Now you are making stuff up and attributing it to me. I never said I believed the complantants were lying, just that the complaints are trivial crap that they ought to be able to deal with by telling the prostelizer to bump a stump. See that way both sides get to exercise their freedom of religion and their freedom of speech. The way you want to do it is that the Christians have to shut up because some other "person of faith" might get offended. You don't have a constitutional right to not be offended!
You said "
Again, you think that officers of the U.S. Air Force should be telling non-Protestant cadets they're going to Hell if they don't worship God the way they do? Forget whether or not you agree with them--is that consistent with how the U.S. military operates?
I say: Yes, ever since George Washington and a long line of overtly Christian practices ever since. We stopped after WWII and that is when we started losing. Remember Patton's prayer to change the weather so he could stop the Nazis in the Battle of the Bulge? It was distributed to the troops so they could all pray the same prayer.
I don't know if you realize it, but in Gulf War I there was a genuine revival among the troops. Our faith in God, the God of the Bible not some pagan block of stone, has served our military well, but that is not why it should be ok, it should be ok because it is the truth and because every American should have the right to give their opionion without the government jumping in and shutting them up. It is NOT the official postion of the Academy that non-protestants will go to Hell, it is the position of individuals within the Academy. It is thus not a state supported establishment of religion and the PC crowd should take a hike.

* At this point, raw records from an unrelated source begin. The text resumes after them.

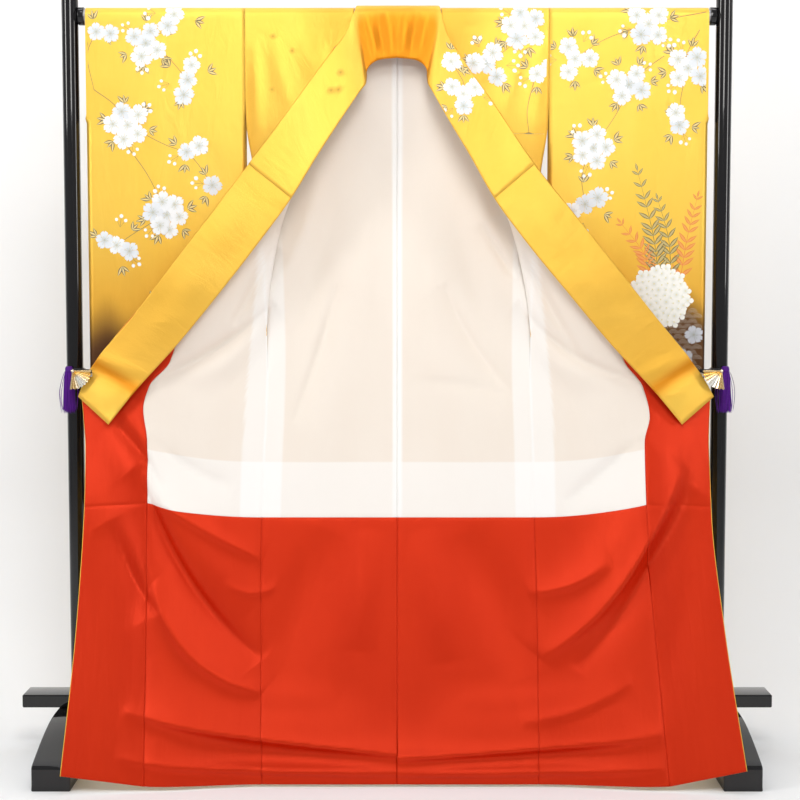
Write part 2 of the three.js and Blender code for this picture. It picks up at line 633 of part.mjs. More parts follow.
// A tassel: a turned head, flattened against the post, with rings of threads rooted in it.
function tasselGeometry() {
  const { head, length, root, foot, flatness, forward } = TASSEL;
  const turned = lathe([[0, -10], [head, -9], [head + 1.5, -4], [head, 1], [head - 2, 4], [0, 5]], 12);
  let solid = toSolid(turned.scale(1, flatness, 1));
  for (const { count, reach } of TASSEL.rings) {
    for (let i = 0; i < count; i += 1) {
      const angle = ((i + reach) / count) * Math.PI * 2;
      const [across, ahead] = [Math.cos(angle) * reach, Math.sin(angle) * reach * flatness];
      const from = new THREE.Vector3(root * across, root * ahead, -6);
      const to = new THREE.Vector3(foot * across, foot * ahead - forward, -length + 5 * (1 - reach));
      solid = solid.add(toSolid(thread(from, to, TASSEL.thread)));
    }
  }
  return toGeometry(solid).translate(TASSEL.x, TASSEL.y, TASSEL.z);
}

for (const side of SIDES) {
  const strap = lathe([[STRAP.inner, 0], [STRAP.outer, 0], [STRAP.outer, STRAP.height], [STRAP.inner, STRAP.height],
    [STRAP.inner, 0]]);
  strap.translate(side.sign * POST.x, 0, STRAP.z);
  lacquered(`strap_${side.name}`, strap);
  add(`clip_${side.name}`, toSide(toGeometry(toSolid(clipGeometry())), side), COLOUR.gold, 0.3, 0.9);
  add(`fan_${side.name}`, toSide(fanGeometry(), side), COLOUR.gold, 0.3, 0.9);
  add(`tassel_${side.name}`, toSide(tasselGeometry(), side), COLOUR.purple, 0.7);
}

export default kimono;
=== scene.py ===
# %% [markdown]
# # A furisode on its kimono stand
#
# A furisode is a kimono with sleeves that reach almost to the ankles. Here it hangs over the rod of a black
# lacquered stand. Its fronts are spread and its collar is clipped to the posts, so we look at its inside:
# white lining above, red lining at the hem, and the yellow satin only where the cloth turns over.
#
# The solids of the kimono and the stand come ready-made, as a frame that never moves. We load them first,
# note how much room they take, and build fine surfaces exactly where they are.

import bpy
import numpy as np
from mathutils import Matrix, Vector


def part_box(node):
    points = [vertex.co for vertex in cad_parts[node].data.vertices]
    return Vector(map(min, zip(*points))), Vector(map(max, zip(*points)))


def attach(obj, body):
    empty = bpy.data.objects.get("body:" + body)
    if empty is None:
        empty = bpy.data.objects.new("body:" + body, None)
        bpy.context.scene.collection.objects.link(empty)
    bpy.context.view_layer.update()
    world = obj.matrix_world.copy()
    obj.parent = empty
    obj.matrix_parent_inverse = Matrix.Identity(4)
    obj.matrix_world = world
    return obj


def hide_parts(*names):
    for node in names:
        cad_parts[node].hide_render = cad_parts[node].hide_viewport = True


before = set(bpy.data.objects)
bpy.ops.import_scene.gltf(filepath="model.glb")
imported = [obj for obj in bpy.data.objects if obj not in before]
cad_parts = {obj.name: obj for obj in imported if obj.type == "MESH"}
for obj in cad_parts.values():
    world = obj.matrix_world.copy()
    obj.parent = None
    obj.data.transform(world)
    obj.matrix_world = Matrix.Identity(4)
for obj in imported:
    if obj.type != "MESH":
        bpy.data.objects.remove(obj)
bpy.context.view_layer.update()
ROOT = "root"

# %% [markdown]
# ## The view and the room
#
# The kimono is seen straight on from three metres away, a little above its middle. A long lens keeps the
# posts upright. The room is one pale sheet of paper: a floor that curves up into a wall. The sheet shows
# its inner face alone, and it is clear from behind, so that the wall doesn't hide the kimono's back.

# %% Camera
CAMERA_PLACE = (0.006, -3.317, 0.994)
CAMERA_PITCH = 4.0            # degrees downwards
LENS = 69.75                  # mm on a 36 mm sensor

camera_data = bpy.data.cameras.new("camera")
camera_data.lens = LENS
camera_data.sensor_width = 36
camera = bpy.data.objects.new("camera", camera_data)
camera.location = CAMERA_PLACE
camera.rotation_euler = (np.radians(90 - CAMERA_PITCH), 0, 0)
bpy.context.scene.collection.objects.link(camera)
bpy.context.scene.camera = camera
bpy.context.scene.view_settings.view_transform = "Standard"

# %% Helpers that put arrays into meshes
MM = 0.001                    # the tables below are in millimetres, and meshes in metres


def mesh_object(name, points, faces, smooth=True, uv=None, values=None):
    """An object from an array of points in metres and a list of faces. smooth is one flag or one per
    face. uv holds two numbers for each point, and values maps a name to an array with one number or one
    colour for each point."""
    mesh = bpy.data.meshes.new(name)
    mesh.from_pydata(np.asarray(points).tolist(), [], [list(face) for face in faces])
    flags = np.broadcast_to(np.asarray(smooth, bool), len(mesh.polygons)).copy()
    mesh.polygons.foreach_set("use_smooth", flags)
    if uv is not None:
        corner_point = np.empty(len(mesh.loops), np.int32)
        mesh.loops.foreach_get("vertex_index", corner_point)
        at_corners = np.asarray(uv, np.float32)[corner_point]
        mesh.uv_layers.new(name="cloth").data.foreach_set("uv", at_corners.ravel())
    for key, value in (values or {}).items():
        value = np.asarray(value, np.float32)
        if value.ndim == 2:
            mesh.attributes.new(key, "FLOAT_COLOR", "POINT").data.foreach_set("color", value.ravel())
        else:
            mesh.attributes.new(key, "FLOAT", "POINT").data.foreach_set("value", value)
    thing = bpy.data.objects.new(name, mesh)
    bpy.context.scene.collection.objects.link(thing)
    return thing


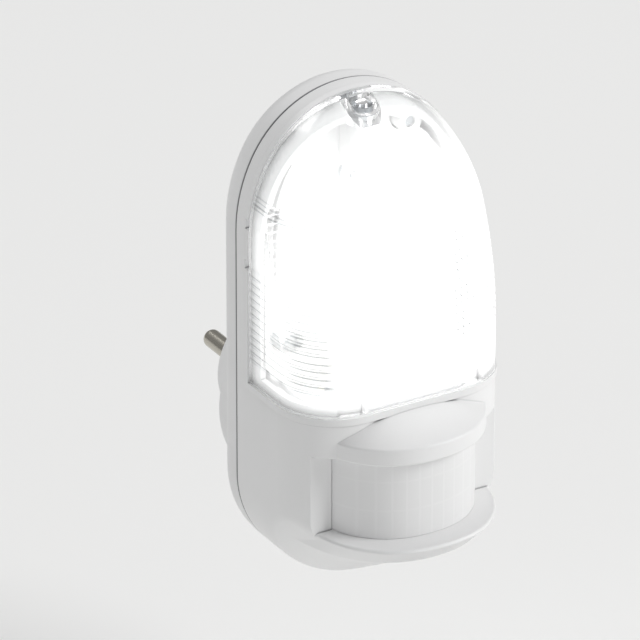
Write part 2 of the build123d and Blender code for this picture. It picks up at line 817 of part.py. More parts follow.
with BuildPart() as reflector_screws:
    for x, z in reflector_screw_places:
        add(front_screw(x, z, reflector_back_depth + reflector_wall, reflector_wall + wall + 3,
                        small_screw_radius, small_head_radius, small_head_height, False))
finish(reflector_screws, "reflector_screws")


# ---- lampholder for a small screw cap, with its brass sleeve, centre contact and two screws

lamp_y = depth_y(lamp_depth)
holder_top = holder_z + holder_height
holder_floor_z = holder_z + holder_floor
with BuildPart() as lampholder:
    add(post(0, lamp_depth, holder_radius, (holder_z, holder_top)))
    with BuildSketch(Plane.XY.offset(holder_flange_z)):
        with Locations((0, lamp_y)):
            SlotOverall(holder_flange_length, holder_flange_width)
    extrude(amount=holder_flange_wall)
    add(post(0, lamp_depth, holder_bore, (holder_floor_z, holder_top)), mode=Mode.SUBTRACT)
    for side in (-1, 1):
        add(post(side * holder_screw_x, lamp_depth, tiny_screw_radius + slack, (0, far)), mode=Mode.SUBTRACT)
    fillet(lampholder.edges().group_by(Axis.Z)[-1], radius=0.4)
finish(lampholder, "lampholder")

with BuildPart() as lampholder_screws:
    for side in (-1, 1):
        top = holder_flange_z + holder_flange_wall
        add(post(side * holder_screw_x, lamp_depth, tiny_head_radius, (top, top + tiny_head_height)))
        add(post(side * holder_screw_x, lamp_depth, tiny_screw_radius, (shelf_top_z - shelf_wall, top)))
        add(slab((side * holder_screw_x - tiny_head_radius, side * holder_screw_x + tiny_head_radius),
                 (lamp_depth - driver_slot / 2, lamp_depth + driver_slot / 2),
                 (top + tiny_head_height / 2, far)), mode=Mode.SUBTRACT)
finish(lampholder_screws, "lampholder_screws")

sleeve_z = holder_floor_z + contact_rise
with BuildPart() as lampholder_sleeve:
    add(post(0, lamp_depth, sleeve_radius, (sleeve_z, sleeve_z + sleeve_height)))
    add(post(0, lamp_depth, sleeve_bore, (0, far)), mode=Mode.SUBTRACT)
    add(post(0, lamp_depth, holder_bore, (sleeve_z, sleeve_z + cap_wall)))
    add(post(0, lamp_depth, sleeve_bore, (0, far)), mode=Mode.SUBTRACT)
finish(lampholder_sleeve, "lampholder_sleeve")

with BuildPart() as lampholder_contact:
    add(post(0, lamp_depth, contact_radius, (holder_floor_z, holder_floor_z + contact_wall)))
    with BuildSketch(Plane.XY.offset(holder_floor_z + contact_wall)):
        with Locations((0, lamp_y)):
            Circle(tip_radius)
    extrude(amount=contact_rise - contact_wall, taper=30)
finish(lampholder_contact, "lampholder_contact")


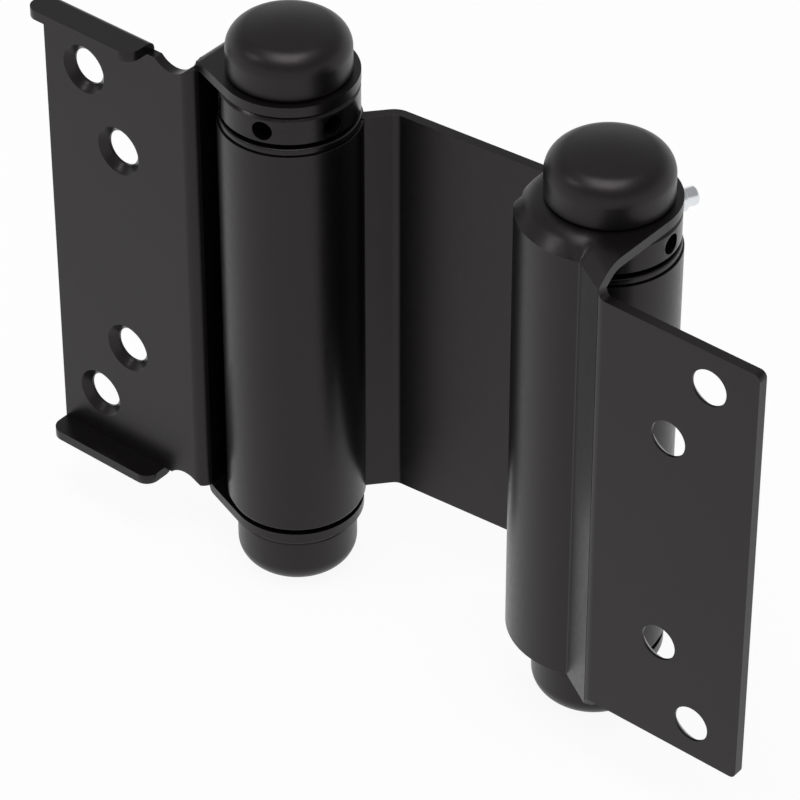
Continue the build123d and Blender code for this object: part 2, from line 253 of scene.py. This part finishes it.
def softened(node, radius, material):
    """A copy of a node with every sharp edge rounded, in the node's place and on its body."""
    shape = bmesh.new()
    shape.from_mesh(frame["nodes"][node].data)
    bmesh.ops.remove_doubles(shape, verts=shape.verts, dist=same_corner)
    bmesh.ops.dissolve_limit(shape, angle_limit=flat_angle, verts=shape.verts, edges=shape.edges)
    mesh = bpy.data.meshes.new(node + "_coated")
    shape.to_mesh(mesh)
    shape.free()
    mesh.materials.append(material)
    piece = show(bpy.data.objects.new(node + "_coated", mesh))
    rounding = piece.modifiers.new("round_edges", "BEVEL")
    rounding.width = radius * MM
    rounding.segments = rounding_segments
    rounding.limit_method = "ANGLE"
    rounding.angle_limit = sharp_angle
    rounding.use_clamp_overlap = True
    rounding.miter_outer = "MITER_ARC"
    as_plain_mesh(piece).shade_smooth()
    piece.modifiers.new("flat_faces_stay_flat", "WEIGHTED_NORMAL").weight = large_face_weight
    as_plain_mesh(piece)
    dress(piece, node)


for node, obj in frame["nodes"].items():
    kind = kind_of(node)
    material, slot = dressing[kind]
    if kind in edge_radius:
        softened(node, edge_radius[kind], material)
    for holder in obj.material_slots:
        holder.material = material


# Torsion springs: round wire wound from plug to collar, with a straight leg at each end

# The CAD's own number of turns, and its own sizes in millimetres
spring_turns = 19
coil_radius = 6.0
wire_radius = 1.2
leg_length = 3.0
# Facets of the wire, round it and along it
section_points = 16
steps_per_turn = 48

# Kind and value of each size that winds a spring; the last two are set for each spring
spring_sockets = {
    "Coil Radius": ("NodeSocketFloat", coil_radius * MM),
    "Wire Radius": ("NodeSocketFloat", wire_radius * MM),
    "Turns": ("NodeSocketFloat", float(spring_turns)),
    "Leg Length": ("NodeSocketFloat", leg_length * MM),
    "Steps Per Turn": ("NodeSocketInt", steps_per_turn),
    "Coil Height": ("NodeSocketFloat", 0.0),
    "Start": ("NodeSocketVector", (0, 0, 0)),
}


def spring_tree(material):
    """Geometry nodes that wind a coil with a leg at each end, and the identifiers of their sizes."""
    tree = bpy.data.node_groups.new("wound_spring", "GeometryNodeTree")
    identifiers = {}
    for name, (kind, value) in spring_sockets.items():
        socket = tree.interface.new_socket(name, in_out="INPUT", socket_type=kind)
        socket.default_value = value
        identifiers[name] = socket.identifier
    tree.interface.new_socket("Geometry", in_out="OUTPUT", socket_type="NodeSocketGeometry")
    sizes = tree.nodes.new("NodeGroupInput").outputs

    def beside_axis(z):
        """The point at height z, one coil radius from the axis, where both legs stand."""
        return add_node(tree, "ShaderNodeCombineXYZ", inputs={
            "X": sizes["Coil Radius"], "Z": z}).outputs[0]

    def leg(start, end):
        """A straight run of wire between two heights."""
        return add_node(tree, "GeometryNodeCurvePrimitiveLine", inputs={
            "Start": beside_axis(start), "End": beside_axis(end)}).outputs["Curve"]

    coil = add_node(tree, "GeometryNodeCurveSpiral", inputs={
        "Resolution": sizes["Steps Per Turn"], "Rotations": sizes["Turns"],
        "Start Radius": sizes["Coil Radius"], "End Radius": sizes["Coil Radius"],
        "Height": sizes["Coil Height"]}).outputs["Curve"]
    lower_leg = leg(combined(tree, "MULTIPLY", sizes["Leg Length"], -1.0), 0.0)
    upper_end = combined(tree, "ADD", sizes["Coil Height"], sizes["Leg Length"])
    upper_leg = leg(sizes["Coil Height"], upper_end)
    section = add_node(tree, "GeometryNodeCurvePrimitiveCircle", inputs={
        "Resolution": section_points, "Radius": sizes["Wire Radius"]}).outputs["Curve"]
    wires = add_node(tree, "GeometryNodeJoinGeometry")
    for run in (coil, lower_leg, upper_leg):
        swept = add_node(tree, "GeometryNodeCurveToMesh", inputs={
            "Curve": run, "Profile Curve": section, "Fill Caps": True}).outputs["Mesh"]
        tree.links.new(swept, wires.inputs["Geometry"])
    placed = add_node(tree, "GeometryNodeTransform", inputs={
        "Geometry": wires.outputs[0], "Translation": sizes["Start"]}).outputs["Geometry"]
    smooth = add_node(tree, "GeometryNodeSetShadeSmooth", inputs={"Geometry": placed}).outputs["Geometry"]
    real = add_node(tree, "GeometryNodeRealizeInstances", inputs={"Geometry": smooth}).outputs["Geometry"]
    coloured = add_node(tree, "GeometryNodeSetMaterial", inputs={"Geometry": real, "Material": material})
    add_node(tree, "NodeGroupOutput", inputs={"Geometry": coloured.outputs["Geometry"]})
    return tree, identifiers


spring_finish, spring_slot = dressing["torsion_spring"]
wound_spring, size_identifiers = spring_tree(spring_finish)
for side in SIDES:
    node = "torsion_spring_" + side
    low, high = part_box(node)
    spring = show(bpy.data.objects.new(node + "_wound", bpy.data.meshes.new(node + "_wound")))
    winding = spring.modifiers.new("winding", "NODES")
    winding.node_group = wound_spring
    coil_bottom = low.z + leg_length * MM
    winding[size_identifiers["Coil Height"]] = high.z - low.z - 2 * leg_length * MM
    winding[size_identifiers["Start"]] = ((low.x + high.x) / 2, (low.y + high.y) / 2, coil_bottom)
    as_plain_mesh(spring)
    dress(spring, node)


# Studio: pale floor, white surroundings and two soft lamps

WHITE = linear("#ffffff")


def seen_directly(tree, *kinds):
    """1 for a camera ray or a ray of one of the other kinds named, such as Glossy, and 0 for the rest."""
    rays = add_node(tree, "ShaderNodeLightPath").outputs
    answer = rays["Is Camera Ray"]
    for kind in kinds:
        answer = combined(tree, "MAXIMUM", answer, rays[f"Is {kind} Ray"])
    return answer


# The floor takes the hinge's shadow, and glows for the rays that show it, so that it looks near white
floor_size = 6.0
floor_glow = 0.92
floor_paint = bpy.data.materials.new("pale_floor_paint")
tree = empty_tree(floor_paint)
paint = add_node(tree, "ShaderNodeBsdfDiffuse", inputs={"Color": linear("#f4f4f4")})
glow = add_node(tree, "ShaderNodeEmission", inputs={"Color": WHITE, "Strength": 1.0})
share_of_glow = combined(tree, "MULTIPLY", seen_directly(tree, "Glossy", "Transmission"), floor_glow)
mixed = add_node(tree, "ShaderNodeMixShader", inputs={
    0: share_of_glow, 1: paint.outputs[0], 2: glow.outputs[0]})
add_node(tree, "ShaderNodeOutputMaterial", inputs={"Surface": mixed.outputs[0]})

half = floor_size / 2
level = cad_box[0][2]
floor_mesh = bpy.data.meshes.new("floor")
floor_corners = [(-half, -half, level), (half, -half, level), (half, half, level), (-half, half, level)]
floor_mesh.from_pydata(floor_corners, [], [(0, 1, 2, 3)])
floor_mesh.materials.append(floor_paint)
show(bpy.data.objects.new("floor", floor_mesh))

# Surroundings: white to the camera; to all other rays a ceiling that dims from the horizon upwards
horizon_strength = 1.0
ceiling_strength = 0.4
# Heights of a ray's direction, 0 level and 1 straight up, where the dimming starts and ends
dimming_starts = 0.06
dimming_ends = 0.52
white_strength = 1.0

world = bpy.context.scene.world or bpy.data.worlds.new("studio")
bpy.context.scene.world = world
tree = empty_tree(world)
height = add_node(tree, "ShaderNodeSeparateXYZ", inputs={
    "Vector": add_node(tree, "ShaderNodeTexCoord").outputs["Generated"]}).outputs["Z"]
ceiling = add_node(tree, "ShaderNodeMapRange", {"interpolation_type": "SMOOTHSTEP"}, {
    "Value": height, "From Min": dimming_starts, "From Max": dimming_ends,
    "To Min": horizon_strength, "To Max": ceiling_strength}).outputs["Result"]
strength = add_node(tree, "ShaderNodeMix", {"data_type": "FLOAT"}, {
    MIX_FACTOR: seen_directly(tree), MIX_FLOAT_A: ceiling,
    MIX_FLOAT_B: white_strength}).outputs[MIX_FLOAT_RESULT]
surround = add_node(tree, "ShaderNodeBackground", inputs={"Color": WHITE, "Strength": strength})
add_node(tree, "ShaderNodeOutputWorld", inputs={"Surface": surround.outputs[0]})

# The point that the lamps and the camera face, between the two barrels
middle = Vector((54, 4, 0)) * MM


def direction(azimuth, elevation):
    """Unit vector at an azimuth from +X and a rise above the floor, in degrees."""
    turn, rise = math.radians(azimuth), math.radians(elevation)
    return Vector((math.cos(turn) * math.cos(rise), math.sin(turn) * math.cos(rise), math.sin(rise)))


def facing_back(away):
    """Rotation of a lamp or camera that stands in this direction and looks back along it."""
    return (-away).to_track_quat("-Z", "Y").to_euler()


def soft_box(name, azimuth, elevation, distance, size, watts):
    """A square soft box that faces the hinge."""
    lamp = bpy.data.lights.new(name, "AREA")
    lamp.size = size
    lamp.energy = watts
    away = direction(azimuth, elevation)
    box = show(bpy.data.objects.new(name, lamp))
    box.location = middle + away * distance
    box.rotation_euler = facing_back(away)


soft_box("overhead_soft_box", azimuth=-60, elevation=80, distance=0.8, size=0.5, watts=3.6)
soft_box("front_left_soft_box", azimuth=-130, elevation=42, distance=0.7, size=0.12, watts=0.35)


# Camera: place, focal length and aim come from a fit to the photo's outlines

camera_azimuth = 39.74 - 90
camera_elevation = 38.04
camera_distance = 0.600
# Sideways and upward shift of the camera along its own axes, in millimetres
camera_shift = Vector((-1.38, -4.65, 0))
focal_px = 4395
frame_px = 800
sensor_width_mm = 36
nearest_seen = 0.01
farthest_seen = 20

away = direction(camera_azimuth, camera_elevation)
lens = bpy.data.cameras.new("camera")
lens.sensor_width = sensor_width_mm
lens.lens = focal_px / frame_px * sensor_width_mm
lens.clip_start = nearest_seen
lens.clip_end = farthest_seen
camera = show(bpy.data.objects.new("camera", lens))
camera.rotation_euler = facing_back(away)
shift = (camera.rotation_euler.to_matrix() @ camera_shift) * MM
camera.location = middle + away * camera_distance + shift
bpy.context.scene.camera = camera
bpy.context.scene.view_settings.view_transform = "Standard"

As for you deriding my claim that this is about athiests wanting to control what protestants say at their own chapel services- you should read the article again. The writer clearly uses quotes from chappel as an attempt to offend PC sensibilities.
You can go round and round with me on this but you are wrong on the facts, wrong on the History, and wrong on the Constitution. Also, we have long been silenced by this same kind of jive. No more.